When private insurance retreats, governments step in. Disaster compensation, reconstruction grants, and emergency stabilization packages increase sovereign borrowing needs. This creates a feedback loop: climate shock triggers fiscal expansion, raising debt ratios and potentially affecting sovereign credit ratings.
European regulators are increasingly incorporating climate stress tests into financial supervision frameworks. What began as a scenario-based exercise has evolved into a core pillar of financial stability oversight.
The Modeling Blind Spot Beyond 2°C
Research organizations including Carbon Tracker and the University of Exeter argue that conventional GDP-based economic forecasting systematically underestimates climate tail risks.
Beyond a 2°C warming threshold, economic damage functions become non-linear. Labor productivity declines accelerate in heat-exposed regions.
Agricultural yields drop more sharply once temperature and precipitation thresholds are crossed. Coastal infrastructure costs rise exponentially as sea-level increases compound storm surges.
Traditional macroeconomic models assume gradual change. Climate systems do not. This disconnect creates what analysts describe as a “$150 billion blind spot” in annualized global loss projections—costs that materialize faster than models anticipate.
Europe’s Carbon Signal and Market Stability
Europe has positioned itself at the forefront of operational climate policy. The EU Emissions Trading System remains the bloc’s central decarbonization mechanism, covering roughly 40 percent of EU emissions.

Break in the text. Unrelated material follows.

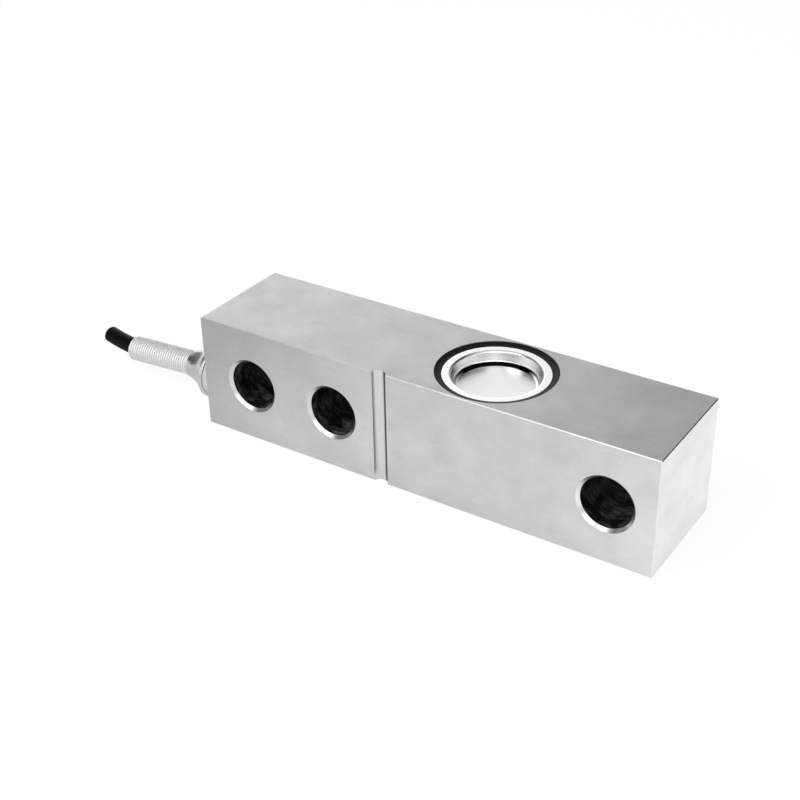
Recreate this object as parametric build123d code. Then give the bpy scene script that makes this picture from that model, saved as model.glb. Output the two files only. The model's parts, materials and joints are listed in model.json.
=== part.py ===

In 2026, carbon permits have traded above €100 per ton, sending a strong signal to heavy industry and utilities to accelerate decarbonization.
However, the market’s growing financialization has introduced new complexity. Hedge funds and financial actors have expanded participation, increasing liquidity but also amplifying volatility.
Regulators face a delicate balance: preserving a credible carbon price signal while preventing speculative distortions that could destabilize energy-intensive sectors. The integrity of carbon pricing is now directly linked to industrial confidence and energy transition timelines.
The €1 Trillion Adaptation Economy
If risk is rising, so is investment. The global market for climate adaptation solutions—ranging from resilient infrastructure and flood defense systems to AI-driven weather forecasting and climate-smart agriculture—now exceeds $1 trillion.
The European Investment Bank has expanded financing for clean heating systems, electrified transport, and grid modernization projects designed to reduce both emissions and vulnerability.
Adaptation spending across Europe is growing at double-digit rates annually, outpacing several traditional infrastructure sectors.
Investors increasingly view resilience not as defensive expenditure but as strategic capital allocation. Predictability in an era of volatility has become a premium asset.
Climate and Security Convergence
Climate stress is also reshaping geopolitical risk assessments. The UN Environment Programme estimates that approximately 40 percent of intrastate conflicts in recent decades have been exacerbated by natural resource pressures.
Water scarcity, crop failure, and land degradation amplify social tensions, particularly in politically fragile regions.
Security analysts in Europe and North America increasingly describe climate risk as a “threat multiplier,” integrating environmental stress scenarios into defense planning and foreign policy forecasting.
The boundary between environmental policy and national security has blurred.
Redefining Economic Sovereignty
A new term is gaining traction in Western policy circles: climate sovereignty—the ability of a nation to protect its infrastructure, food systems, energy networks, and financial architecture from planetary instability.
This approach reframes climate strategy around asset protection and competitiveness. Ports are being stress-tested against flood recurrence intervals that once defined “century-scale” events.
Energy grids are redesigned to withstand heat extremes. Exporters are recalibrating operations in response to the EU’s Carbon Border Adjustment Mechanism, which ties market access to emissions performance.
When climate exposure influences the cost of capital, markets respond faster than political declarations.
The New Economic Baseline
Perhaps the most telling metric is the imbalance in capital flows. For every dollar invested in protecting or restoring nature, vastly larger sums continue to fund environmentally destructive activity. Fossil fuel subsidies globally remain substantial, even as climate-related fiscal liabilities mount.
The implication for Western economies is increasingly clear: environmental resilience is not competing with economic stability—it underpins it.
Bond market resilience, insurance viability, supply chain continuity, and industrial competitiveness now depend on managing climate exposure. The shift underway in 2026 is not rhetorical. It is structural.
The age of anticipation has given way to the age of embedded risk. For policymakers and investors alike, climate resilience has become the new baseline for fiscal credibility.